We visited Las Vegas several years ago. What a show that was! The city is the nation’s monument to decadence. Over here the Eiffel Tower, there a monorail, way up there a rooftop roller coaster, and everywhere the sound of one-armed bandits joyfully slurping coinage, occasionally giving back just enough to keep the gamblers gambling.
One of the highlights was Siegfried & Roy, a magical duo who could make lions and elephants disappear in front of your eyes. We were lucky enough to get seats in the pits at the front of the stage. Imagine sitting there ooh-ing at the show when suddenly you turn your head to be staring into the face of a small jungle “demon.”
I spent much of the show trying to figure out how an elephant could be wandering around the front of the stage, then suddenly just disappear. And I never detected where Roy went when, securely inside a clear plastic box clear closed on all sides, he suddenly was replaced by one of the show’s signature white tigers.
And it was G-rated, in a town often called, with ample justification, Sin City.
Much of the current coverage of President-elect Trump seems performed from a similar stage.
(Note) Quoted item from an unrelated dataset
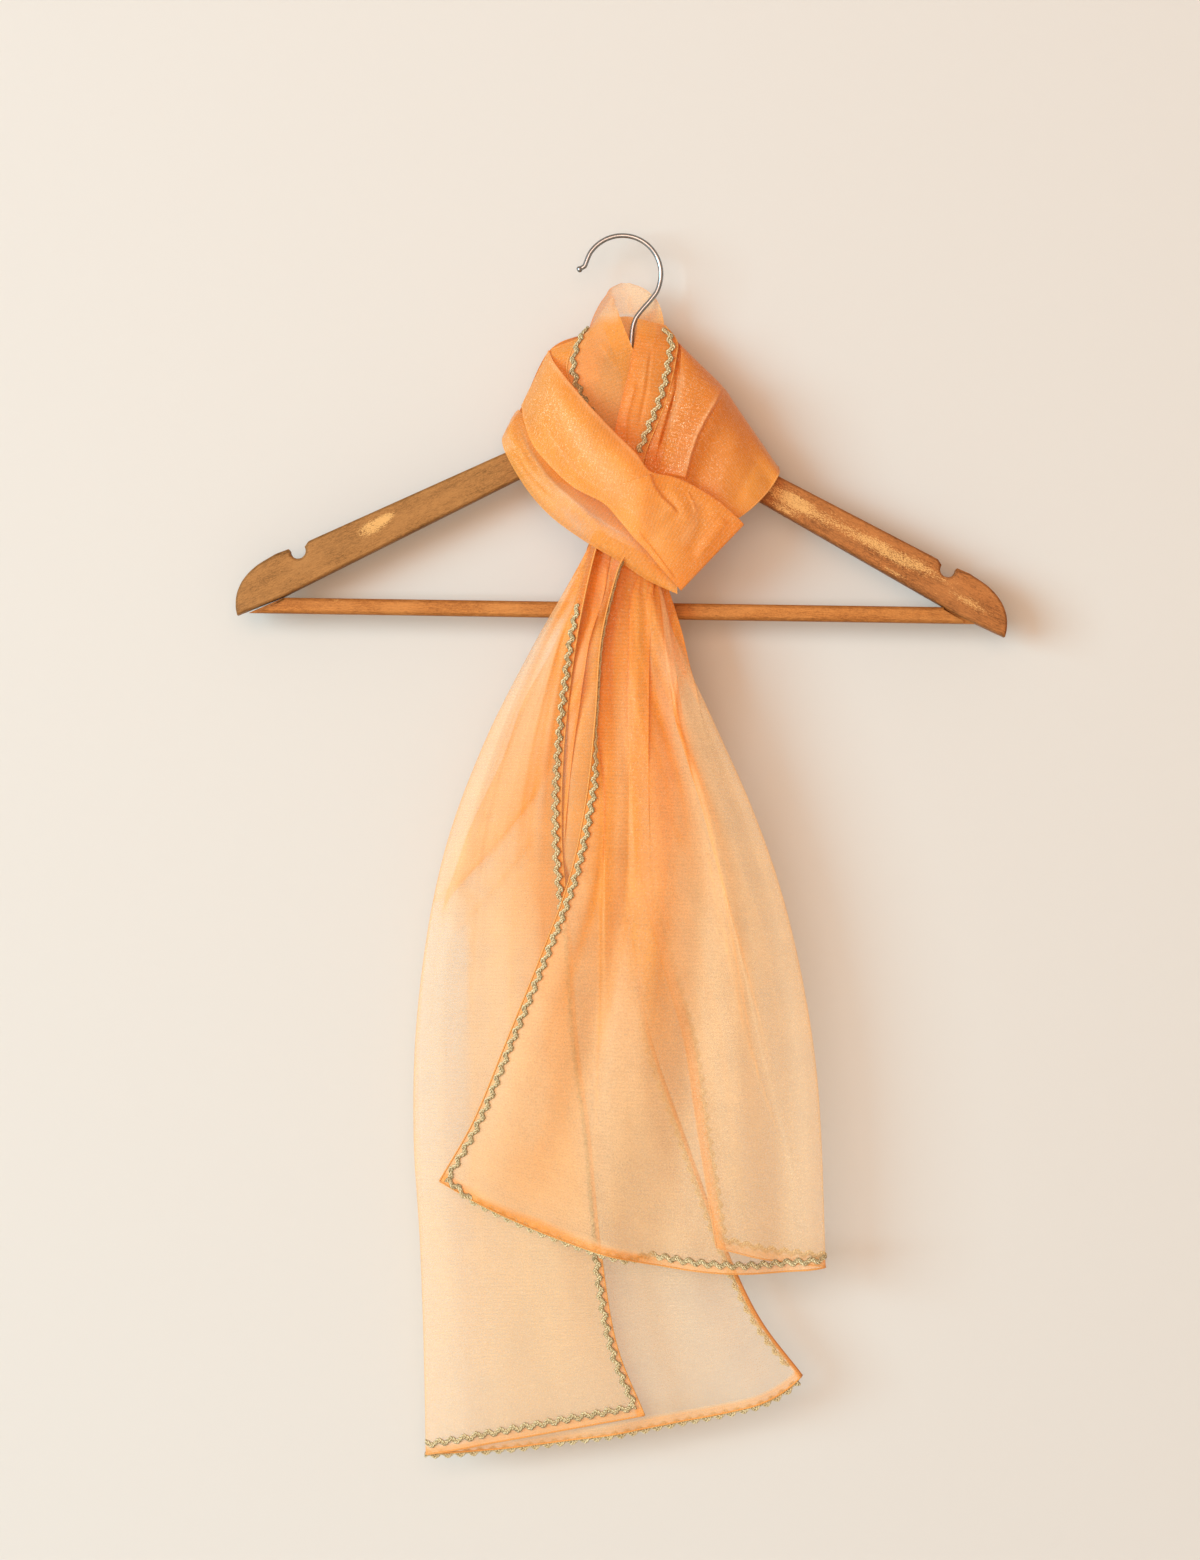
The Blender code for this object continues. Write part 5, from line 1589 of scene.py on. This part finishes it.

Amid the Sunday talk-show blathering speculating whether Mitt Romney or Rudy Giuliani will become Secretary of State, almost no one is noticing the names being offered to head, for instance, the departments of Education or Interior, or the Environmental Protection Agency.
Secretary of State is important in the international arena, but Education, Interior and EPA have most to do with our continued ability to sustain the species.
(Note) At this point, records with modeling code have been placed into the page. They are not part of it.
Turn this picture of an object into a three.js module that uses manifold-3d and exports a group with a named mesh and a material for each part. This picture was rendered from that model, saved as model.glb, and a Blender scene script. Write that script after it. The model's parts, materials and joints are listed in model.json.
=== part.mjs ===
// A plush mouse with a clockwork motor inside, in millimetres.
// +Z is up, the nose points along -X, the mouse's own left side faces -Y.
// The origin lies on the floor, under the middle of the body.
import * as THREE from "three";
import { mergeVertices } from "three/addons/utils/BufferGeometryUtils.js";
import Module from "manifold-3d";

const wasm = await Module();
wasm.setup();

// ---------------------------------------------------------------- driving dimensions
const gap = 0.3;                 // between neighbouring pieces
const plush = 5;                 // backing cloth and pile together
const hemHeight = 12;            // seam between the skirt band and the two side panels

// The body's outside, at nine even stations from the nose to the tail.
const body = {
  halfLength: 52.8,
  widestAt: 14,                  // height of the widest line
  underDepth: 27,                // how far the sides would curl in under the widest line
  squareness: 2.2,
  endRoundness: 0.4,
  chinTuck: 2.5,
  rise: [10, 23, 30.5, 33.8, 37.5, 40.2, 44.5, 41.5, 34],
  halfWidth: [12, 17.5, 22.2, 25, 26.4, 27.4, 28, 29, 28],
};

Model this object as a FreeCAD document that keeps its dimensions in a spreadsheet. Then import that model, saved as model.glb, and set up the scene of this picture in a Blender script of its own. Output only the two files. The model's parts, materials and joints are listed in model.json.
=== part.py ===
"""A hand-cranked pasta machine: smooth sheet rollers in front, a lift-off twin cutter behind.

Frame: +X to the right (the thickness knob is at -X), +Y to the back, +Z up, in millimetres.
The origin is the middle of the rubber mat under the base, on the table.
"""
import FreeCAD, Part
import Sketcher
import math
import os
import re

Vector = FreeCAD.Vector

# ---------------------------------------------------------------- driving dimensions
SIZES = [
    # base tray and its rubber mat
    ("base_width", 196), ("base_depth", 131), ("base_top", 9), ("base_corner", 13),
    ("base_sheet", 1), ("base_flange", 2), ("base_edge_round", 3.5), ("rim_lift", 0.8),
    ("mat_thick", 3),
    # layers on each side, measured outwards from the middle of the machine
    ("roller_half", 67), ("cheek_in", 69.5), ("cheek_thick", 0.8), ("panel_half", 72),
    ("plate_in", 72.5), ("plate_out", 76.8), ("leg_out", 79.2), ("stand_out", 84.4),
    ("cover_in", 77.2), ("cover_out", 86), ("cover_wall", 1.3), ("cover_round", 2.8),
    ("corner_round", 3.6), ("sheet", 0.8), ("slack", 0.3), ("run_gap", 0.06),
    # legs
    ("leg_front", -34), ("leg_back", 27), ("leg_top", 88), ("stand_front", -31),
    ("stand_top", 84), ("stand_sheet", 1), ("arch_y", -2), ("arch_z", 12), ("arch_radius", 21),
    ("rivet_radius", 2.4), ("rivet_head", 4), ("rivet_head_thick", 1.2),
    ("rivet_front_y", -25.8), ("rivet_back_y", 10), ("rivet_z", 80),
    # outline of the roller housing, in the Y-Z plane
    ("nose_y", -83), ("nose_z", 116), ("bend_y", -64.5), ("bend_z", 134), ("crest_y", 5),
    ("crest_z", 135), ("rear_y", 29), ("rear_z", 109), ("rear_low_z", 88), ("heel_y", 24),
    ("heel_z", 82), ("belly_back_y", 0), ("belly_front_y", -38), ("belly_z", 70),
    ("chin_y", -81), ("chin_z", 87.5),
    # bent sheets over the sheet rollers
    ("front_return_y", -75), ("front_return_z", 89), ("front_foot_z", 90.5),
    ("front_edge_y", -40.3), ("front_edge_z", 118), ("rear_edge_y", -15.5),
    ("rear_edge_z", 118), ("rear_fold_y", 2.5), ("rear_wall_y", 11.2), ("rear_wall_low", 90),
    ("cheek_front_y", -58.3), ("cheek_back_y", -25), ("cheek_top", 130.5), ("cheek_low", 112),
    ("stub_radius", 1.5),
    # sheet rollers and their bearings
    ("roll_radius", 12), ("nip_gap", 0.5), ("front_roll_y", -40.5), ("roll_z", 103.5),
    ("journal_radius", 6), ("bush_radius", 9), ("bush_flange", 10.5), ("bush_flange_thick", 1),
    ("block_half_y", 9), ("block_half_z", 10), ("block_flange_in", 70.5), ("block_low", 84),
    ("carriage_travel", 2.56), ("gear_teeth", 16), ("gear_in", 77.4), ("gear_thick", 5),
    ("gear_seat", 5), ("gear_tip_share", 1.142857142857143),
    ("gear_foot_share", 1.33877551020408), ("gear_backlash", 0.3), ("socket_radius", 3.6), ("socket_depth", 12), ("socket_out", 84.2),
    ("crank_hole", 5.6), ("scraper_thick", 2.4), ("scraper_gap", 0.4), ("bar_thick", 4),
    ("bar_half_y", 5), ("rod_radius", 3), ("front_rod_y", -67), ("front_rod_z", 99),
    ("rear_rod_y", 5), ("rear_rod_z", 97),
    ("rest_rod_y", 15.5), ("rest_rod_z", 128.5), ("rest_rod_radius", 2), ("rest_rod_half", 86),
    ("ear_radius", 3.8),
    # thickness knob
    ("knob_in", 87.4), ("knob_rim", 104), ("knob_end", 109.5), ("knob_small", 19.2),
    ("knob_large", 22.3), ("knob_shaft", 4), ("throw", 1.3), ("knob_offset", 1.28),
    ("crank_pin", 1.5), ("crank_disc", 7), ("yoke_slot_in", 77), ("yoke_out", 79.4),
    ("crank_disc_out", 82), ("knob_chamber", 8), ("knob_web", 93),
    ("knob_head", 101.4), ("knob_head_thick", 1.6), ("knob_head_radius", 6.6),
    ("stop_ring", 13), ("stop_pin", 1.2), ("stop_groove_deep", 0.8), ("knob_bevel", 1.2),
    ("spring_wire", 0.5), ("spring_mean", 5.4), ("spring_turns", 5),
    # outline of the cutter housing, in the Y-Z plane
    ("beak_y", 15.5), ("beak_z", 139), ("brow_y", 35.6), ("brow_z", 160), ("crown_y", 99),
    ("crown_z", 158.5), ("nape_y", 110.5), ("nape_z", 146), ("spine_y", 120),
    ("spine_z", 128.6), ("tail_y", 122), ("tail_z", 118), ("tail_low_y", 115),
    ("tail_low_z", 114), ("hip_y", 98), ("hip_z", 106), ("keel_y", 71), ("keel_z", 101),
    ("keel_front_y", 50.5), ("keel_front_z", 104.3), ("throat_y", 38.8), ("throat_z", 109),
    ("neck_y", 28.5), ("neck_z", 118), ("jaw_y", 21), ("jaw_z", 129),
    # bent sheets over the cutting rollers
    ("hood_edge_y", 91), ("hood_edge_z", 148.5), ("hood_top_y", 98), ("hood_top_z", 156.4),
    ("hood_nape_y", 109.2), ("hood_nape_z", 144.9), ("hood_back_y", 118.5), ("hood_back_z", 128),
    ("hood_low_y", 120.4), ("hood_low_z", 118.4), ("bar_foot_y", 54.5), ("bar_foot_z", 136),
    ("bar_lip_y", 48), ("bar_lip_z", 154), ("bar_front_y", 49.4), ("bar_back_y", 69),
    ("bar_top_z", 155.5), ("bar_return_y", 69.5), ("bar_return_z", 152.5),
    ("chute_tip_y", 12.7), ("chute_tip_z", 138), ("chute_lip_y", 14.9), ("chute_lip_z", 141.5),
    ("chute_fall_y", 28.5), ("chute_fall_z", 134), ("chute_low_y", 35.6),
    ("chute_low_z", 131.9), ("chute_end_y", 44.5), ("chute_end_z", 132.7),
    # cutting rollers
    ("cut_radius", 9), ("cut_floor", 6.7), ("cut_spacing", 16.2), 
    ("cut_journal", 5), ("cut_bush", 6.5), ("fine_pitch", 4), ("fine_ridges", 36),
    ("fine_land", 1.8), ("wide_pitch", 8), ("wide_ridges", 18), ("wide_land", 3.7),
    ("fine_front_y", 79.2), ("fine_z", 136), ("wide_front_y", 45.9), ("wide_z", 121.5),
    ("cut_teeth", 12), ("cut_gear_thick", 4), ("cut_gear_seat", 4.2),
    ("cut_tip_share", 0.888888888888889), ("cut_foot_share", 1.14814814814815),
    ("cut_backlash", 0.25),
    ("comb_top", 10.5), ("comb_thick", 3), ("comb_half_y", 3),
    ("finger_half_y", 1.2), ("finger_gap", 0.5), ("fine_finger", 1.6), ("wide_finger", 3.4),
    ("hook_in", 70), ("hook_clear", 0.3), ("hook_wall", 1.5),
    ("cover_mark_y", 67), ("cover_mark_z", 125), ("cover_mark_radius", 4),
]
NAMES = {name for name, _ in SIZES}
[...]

The Department of Education may soon be headed by Betsy DeVos, a billionaire dedicated to moving public funding to private, religion-based and for-profit charter schools.
The Department of the Interior, overseer of much of the public lands leased by oil and coal companies, appears destined for the leadership of a 74-year-old oil baron by name of Forrest Lucas, co-founder of Lucas Oil, and namer of the home of the Indianapolis Colts, Lucas Oil Stadium. One might well be concerned over the outcome of tug-of-war in Keystone XL Pipeline vs. Ogallala Aquifer, and the Big Oil vs. Standing Rock Sioux fresh water.
Then there is Myron Ebell, the apparent top name to head the EPA. Ebell, who denies climate warming, and especially denies it has any causes rooted in human activity, seems an excellent choice if Trump intends to make good on his promise to dismantle the agency.
Many of us of age similar to mine remember the pre-EPA “smell of progress” emanating from a paper mill some 20 miles from home, the sulfurous foam on a river that served the mill’s and killed the fish, lakes murdered by acid rain from coal-fired electricity generators, and the gray-brown pallor that hung over many of our urban areas – the latter turning a walk outdoors on s summer day into, quite literally, a death-defying act.
To Trump, becoming – and soon being – president, this is a TV show. Early morning Tweets and publicity around his SecState selection, for instance, is about, as Trump himself has said, keeping up the suspense, setting the week’s news agenda for Sunday morning “experts” who blindly follow the distractions of Romney-vs-Giuliani and whether flag burners should lose their citizenship.
We need to focus less on the make-believe demons, and more on the disappearing guy in the clear plastic box at center stage.